--- Begin DATASET ENTRIES ---

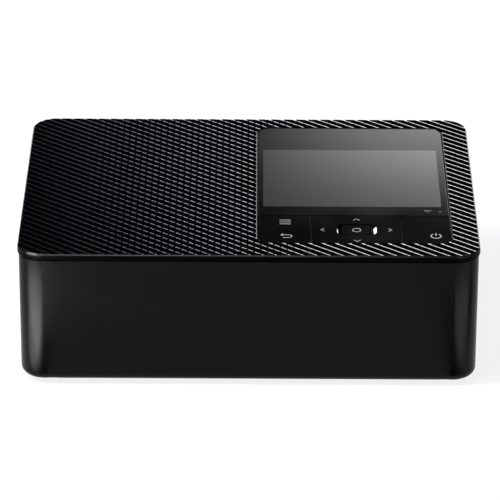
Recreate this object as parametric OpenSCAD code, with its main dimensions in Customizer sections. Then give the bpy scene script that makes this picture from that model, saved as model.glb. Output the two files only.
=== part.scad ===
// Compact photo printer with a front paper bay, a side ink door and a control panel in its top cover.
// X runs to the right, Y to the back and Z up. The origin is on the surface it stands on, under the
// middle of the case.

/* [Case] */
// Width over the top cover
case_w = 182.2; // [180:0.1:196]
// Depth over the top cover
case_d = 133; // [132:0.5:142]
// Height from the table to the top of the cover
case_h = 57.6; // [57.4:0.1:62]
// Corner radius of the top cover, seen from above
corner_r = 10; // [9.5:0.5:11]
// Wall thickness of the mouldings
wall = 2.2; // [2:0.1:2.4]
// Height of the cover's glossy edge
cover_edge = 2.6; // [2.5:0.1:3]
// Dark gap between the cover and the body
seam = 0.6; // [0.5:0.05:0.8]
// Step from the cover's edge in to the body
body_inset = 0.5; // [0.4:0.1:0.7]
// Rounding along the bottom edge of the body
edge_r = 3.5; // [3.3:0.1:3.6]
// Height of the rubber feet below the base
foot_h = 1.6; // [1.4:0.1:2]
// Diameter of a rubber foot
foot_d = 12; // [8:0.5:14]

/* [Control panel] */
// Width of the opening for the panel
panel_w = 77.3; // [76.6:0.1:78.5]
// Length of the opening for the panel
panel_l = 111.9; // [110.5:0.1:112.5]
// Distance from the panel to the cover's right edge
panel_side = 10.7; // [10.5:0.1:11.5]
// Distance from the panel to the cover's front edge
panel_front = 11.9; // [11:0.1:12.5]
// Corner radius of the panel
panel_r = 5.5; // [4:0.5:6.5]
// Length of the row of keys, front to back
key_row_l = 25.6; // [25.2:0.1:26.2]
// Width of the left key
left_key_w = 21.6; // [21.2:0.1:22]
// Width of the power key
power_key_w = 19.8; // [19.2:0.1:20]
// Width of the centre key
ok_w = 12; // [10:0.1:12.4]
// Length of the centre key
ok_l = 8.7; // [7.5:0.1:9]
// Width of the recess round the centre key
well_w = 15.9; // [15.6:0.1:17]
// Length of the recess round the centre key
well_l = 10; // [9.9:0.1:10.6]
// Width of the display module
lcd_w = 73; // [70:0.1:73.4]
// Length of the display module
lcd_l = 61; // [58:0.1:62]
// Thickness of the display module
lcd_t = 3.1; // [2.4:0.1:3.2]
// Thickness of the glass over the display
glass_t = 1.2; // [1:0.1:1.3]
// Travel of the centre key and of the power key
key_travel = 0.6; // [0.4:0.05:0.65]

/* [Doors] */
// Length of the ink door along the case, hinge included
ink_door_l = 61.2; // [60.6:0.1:62]
// Height of the ink door
ink_door_h = 41; // [40:0.5:41.4]
// Diameter of the hinge pins of both doors
pin_d = 1.8; // [1.5:0.1:2]
// Gap round the doors
door_gap = 0.3; // [0.25:0.05:0.4]

/* [Paper path] */
// Width between the side plates
plate_gap = 114.4; // [114:0.1:115]
// Length of the rollers' working faces
roller_l = 104; // [100:0.5:106]
// Thickness of the steel side plates
plate_t = 1.2; // [1:0.1:1.3]
// Diameter of every roller shaft
shaft_d = 4; // [3.6:0.1:4.2]
// Diameter of the capstan and of the pinch roller above it
capstan_d = 8; // [7.6:0.1:8]
// Diameter of the platen roller
platen_d = 12; // [11.6:0.1:12]
// Diameter of the rubber pickup roller
pickup_d = 16; // [14:0.1:16.2]
// Width of the rubber pickup roller
pickup_w = 30; // [24:1:40]
// Height of the paper plane above the table
paper_z = 25; // [24.9:0.05:25.1]
// Width of the paper bay's opening in the front
bay_w = 112; // [108:0.5:112.5]
// Height of the paper bay's ceiling at the front
bay_top = 36; // [34:0.5:38]

/* [Gears] */
// Module of the paper drive's gears
drive_m = 0.8; // [0.79:0.005:0.81]
// Module of the ribbon's and the head's gears
fine_m = 0.6; // [0.59:0.005:0.61]
// Face width of a gear on the inner plane
inner_face = 3; // [2.6:0.1:3.1]
// Face width of a gear on the outer plane
outer_face = 3.4; // [3:0.1:3.5]

/* [Ink] */
// Outer diameter of a spool housing
housing_d = 19.6; // [18.6:0.1:19.8]
// Wall of a spool housing
housing_wall = 1.2; // [1:0.1:1.4]
// Distance between the two spools
spool_gap = 32; // [31.6:0.1:32.2]

/* [Hidden] */
$fn = 72;

// Clearances that mating pieces share
fit = 0.05;           // radial running fit of a pin, shaft or stud in its bore
loose = 0.3;          // air between pieces that only lie beside each other
panel_gap = 0.4;      // dark line round the panel
eps = 0.01;

// Body: outer faces, inner faces and heights
body_x = case_w / 2 - body_inset;
body_y = case_d / 2 - body_inset;
body_r = corner_r - body_inset;
in_x = body_x - wall;
in_y = body_y - wall;
corner_x = body_x - body_r;
corner_y = body_y - body_r;
cover_z = case_h - cover_edge;
deck_z = case_h - wall;
body_top = cover_z - seam;
base_z = foot_h;
lip_w = edge_r + 1.6;
lip_z = base_z + wall;
flange_t = 1.6;
floor_z = lip_z + flange_t;

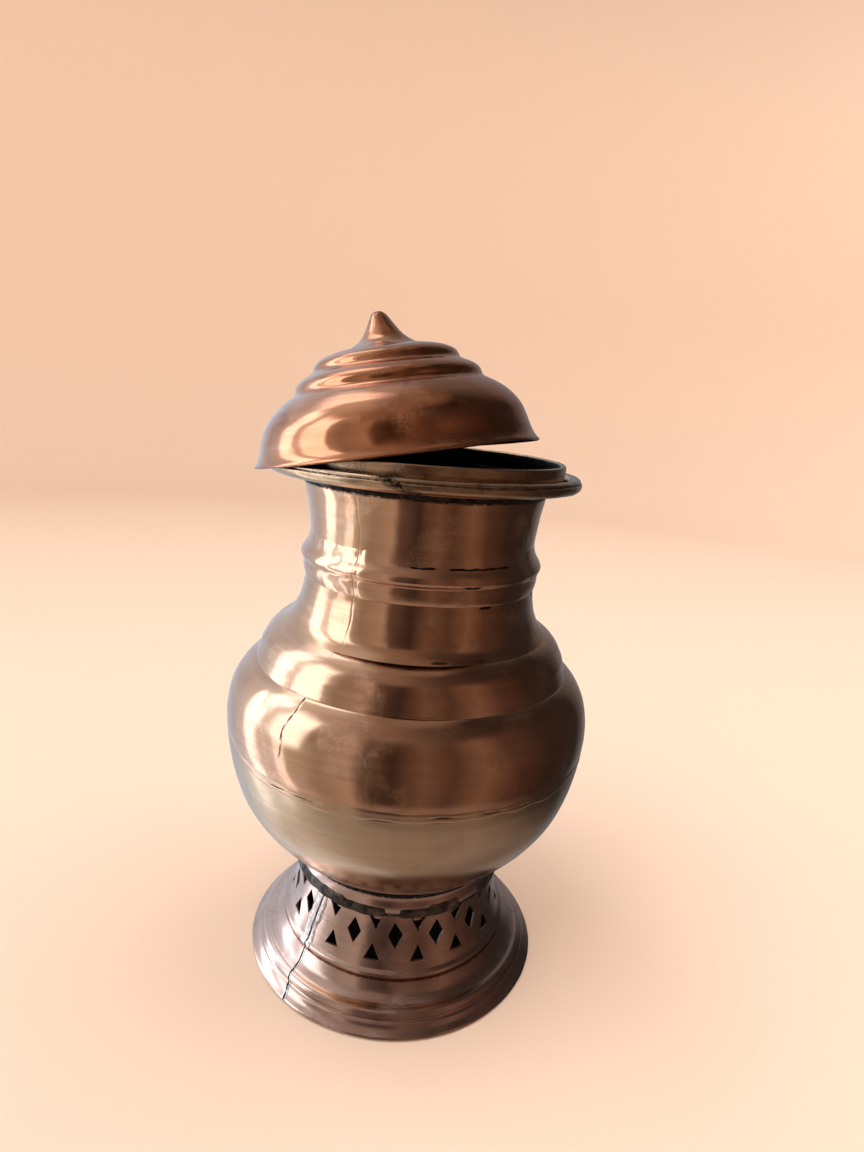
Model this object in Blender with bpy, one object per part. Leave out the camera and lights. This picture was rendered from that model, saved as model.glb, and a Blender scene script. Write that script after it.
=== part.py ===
"""Lidded copper and brass urn on a pierced foot, as an assembly of sheet-metal pieces.

Units are metres, +Z is up along the vessel's axis, and the origin is the centre of the
foot's resting edge. Every piece is turned about its own axis from a short outline. The
lid is a loose cap: it sits askew on the mouth, on an empty that holds its tilt.
"""
import math

import bmesh
import bpy
from mathutils import Matrix, Vector

MM = 0.001
GAP = 0.3 * MM                    # clearance between neighbouring pieces
SHEET = 1.2 * MM                  # thickness of the raised body sheet
LID_SHEET = 1.0 * MM              # thickness of the lid's thinner sheet
SEGMENTS = 32                     # facets around each turned piece

# Driving sizes of the vessel: radii and heights above the resting edge.
FOOT_RADIUS = 72.0 * MM
LOWER_STEP = (62.4 * MM, 9.6 * MM)
GALLERY_BOTTOM = (55.3 * MM, 17.6 * MM)
GALLERY_TOP = (49.8 * MM, 46.0 * MM)
SOCKET_RADIUS = 50.1 * MM
BELLY_RADIUS = 84.95 * MM
BELLY_SEAM_HEIGHT = 116.4 * MM
STEP_HEIGHT = 152.3 * MM
SHOULDER_TOP = (57.9 * MM, 169.9 * MM)
BEAD_HEIGHTS = (191.2 * MM, 203.2 * MM)
NECK_TOP = (54.6 * MM, 234.5 * MM)
FLANGE_RADIUS = 69.2 * MM
FLANGE_ROLL = 2.9 * MM
FLANGE_HEIGHT = 237.7 * MM
COLLAR_RADIUS = 61.6 * MM
COLLAR_WALL = 2.6 * MM
COLLAR_TOP = 245.4 * MM

# The pierced gallery: diamonds in one row, triangles above and below between them.
DIAMOND_COUNT = 16
DIAMOND_PITCH = math.radians(21.93)
FIRST_DIAMOND = math.radians(-18.4)
DIAMOND_SIZE = (7.0 * MM, 12.4 * MM)
DIAMOND_HEIGHT = 35.0 * MM
TRIANGLE_SIZE = (7.0 * MM, 7.2 * MM)
LOWER_TRIANGLE_BASE = 24.0 * MM
UPPER_TRIANGLE_BASE = 44.2 * MM
SEAM_AZIMUTH = math.radians(-44.0)

# The lid, in its own frame: +Z along its axis from the middle of its lip.
LID_RADIUS = 63.7 * MM
LID_PLACE = (-13.4 * MM, 2.0 * MM, 245.1 * MM)
LID_TILT_SIDE = math.radians(11.0)
LID_TILT_FRONT = math.radians(1.7)
FINIAL_BASE_RADIUS = 14.2 * MM

FRONT = math.radians(-90.0)       # azimuths are counted from the front, -Y, towards +X


def clear_scene():
    for item in list(bpy.data.objects):
        bpy.data.objects.remove(item, do_unlink=True)


def metal(name, colour, roughness):
    material = bpy.data.materials.new(name)
    material.use_nodes = True
    shader = material.node_tree.nodes["Principled BSDF"]
    shader.inputs["Base Color"].default_value = (*colour, 1.0)
    shader.inputs["Metallic"].default_value = 1.0
    shader.inputs["Roughness"].default_value = roughness
    material.diffuse_color = (*colour, 1.0)
    return material


def in_metres(points):
    return [(radius * MM, height * MM) for radius, height in points]


def offset(outline, distance):
    """Move an open outline towards the axis side by a distance, with mitred corners."""
    moved = []
    for index, point in enumerate(outline):
        here = Vector(point)
        before = Vector(outline[max(index - 1, 0)])
        after = Vector(outline[min(index + 1, len(outline) - 1)])
        into = (here - before) if index > 0 else (after - here)
        out = (after - here) if index < len(outline) - 1 else (here - before)
        into.normalize()
        out.normalize()
        normal_in = Vector((-into.y, into.x))
        normal_out = Vector((-out.y, out.x))
        mitre = (normal_in + normal_out).normalized()
        length = distance / max(mitre.dot(normal_in), 0.5)
        moved.append((max(here.x + mitre.x * length, 0.0), here.y + mitre.y * length))
    return moved


def sheet(outline, thickness):
    """Closed section of a sheet whose outer face runs bottom to top along the outline."""
    return list(outline) + offset(outline, thickness)[::-1]


def arc(centre, radius, start, end, steps):
    points = []
    for step in range(steps + 1):
        angle = math.radians(start + (end - start) * step / steps)
        points.append((centre[0] + radius * math.cos(angle), centre[1] + radius * math.sin(angle)))
    return points


def turned(name, section, material, parent=None):
    """Spin a closed section about +Z; a section may start and end on the axis."""
    builder = bmesh.new()
    corners = [builder.verts.new((radius, 0.0, height)) for radius, height in section]
    edges = []
    for index, corner in enumerate(corners):
        follower = corners[(index + 1) % len(corners)]
        if corner.co.x > 0.0 or follower.co.x > 0.0:
            edges.append(builder.edges.new((corner, follower)))
    bmesh.ops.spin(builder, geom=corners + edges, cent=(0, 0, 0), axis=(0, 0, 1),
                   angle=math.tau, steps=SEGMENTS, use_merge=True)
    bmesh.ops.remove_doubles(builder, verts=builder.verts, dist=1e-6)
    loose = [vert for vert in builder.verts if not vert.link_faces]
    bmesh.ops.delete(builder, geom=loose, context='VERTS')
    bmesh.ops.recalc_face_normals(builder, faces=builder.faces)
    return placed(name, builder, material, parent)


def placed(name, builder, material, parent=None):
    mesh = bpy.data.meshes.new(name)
    builder.to_mesh(mesh)
    builder.free()
    mesh.materials.append(material)
    mesh.shade_smooth()
    mesh.set_sharp_from_angle(angle=math.radians(40.0))
    item = bpy.data.objects.new(name, mesh)
    bpy.context.scene.collection.objects.link(item)
    item.parent = parent
    return item


def gallery_outline():
    """Outer face of the pierced band: a tall cove between its two rims."""
    (low_r, low_z), (top_r, top_z) = GALLERY_BOTTOM, GALLERY_TOP
    points = []
    for share in (0.0, 0.07, 0.3, 0.62, 1.0):
        radius = top_r + (low_r - top_r) * (1.0 - share) ** 2.2
        points.append((radius, low_z + (top_z - low_z) * share))
    return points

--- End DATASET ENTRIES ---

__STATED TASK__
Return exactly what appears above, from the first line of the entries to the line with "foot_d = 12; // [8:0.5:14]", inclusive.

__THE ANSWER__
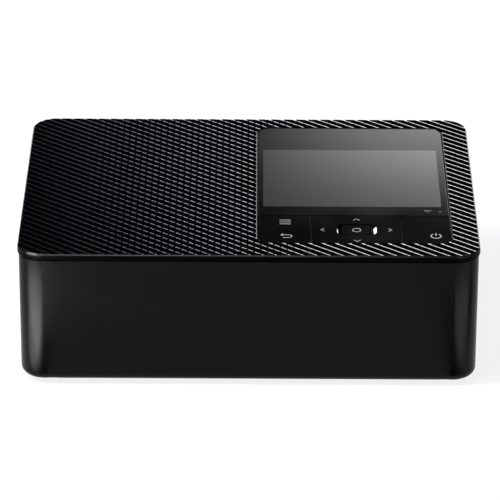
Recreate this object as parametric OpenSCAD code, with its main dimensions in Customizer sections. Then give the bpy scene script that makes this picture from that model, saved as model.glb. Output the two files only.
=== part.scad ===
// Compact photo printer with a front paper bay, a side ink door and a control panel in its top cover.
// X runs to the right, Y to the back and Z up. The origin is on the surface it stands on, under the
// middle of the case.

/* [Case] */
// Width over the top cover
case_w = 182.2; // [180:0.1:196]
// Depth over the top cover
case_d = 133; // [132:0.5:142]
// Height from the table to the top of the cover
case_h = 57.6; // [57.4:0.1:62]
// Corner radius of the top cover, seen from above
corner_r = 10; // [9.5:0.5:11]
// Wall thickness of the mouldings
wall = 2.2; // [2:0.1:2.4]
// Height of the cover's glossy edge
cover_edge = 2.6; // [2.5:0.1:3]
// Dark gap between the cover and the body
seam = 0.6; // [0.5:0.05:0.8]
// Step from the cover's edge in to the body
body_inset = 0.5; // [0.4:0.1:0.7]
// Rounding along the bottom edge of the body
edge_r = 3.5; // [3.3:0.1:3.6]
// Height of the rubber feet below the base
foot_h = 1.6; // [1.4:0.1:2]
// Diameter of a rubber foot
foot_d = 12; // [8:0.5:14]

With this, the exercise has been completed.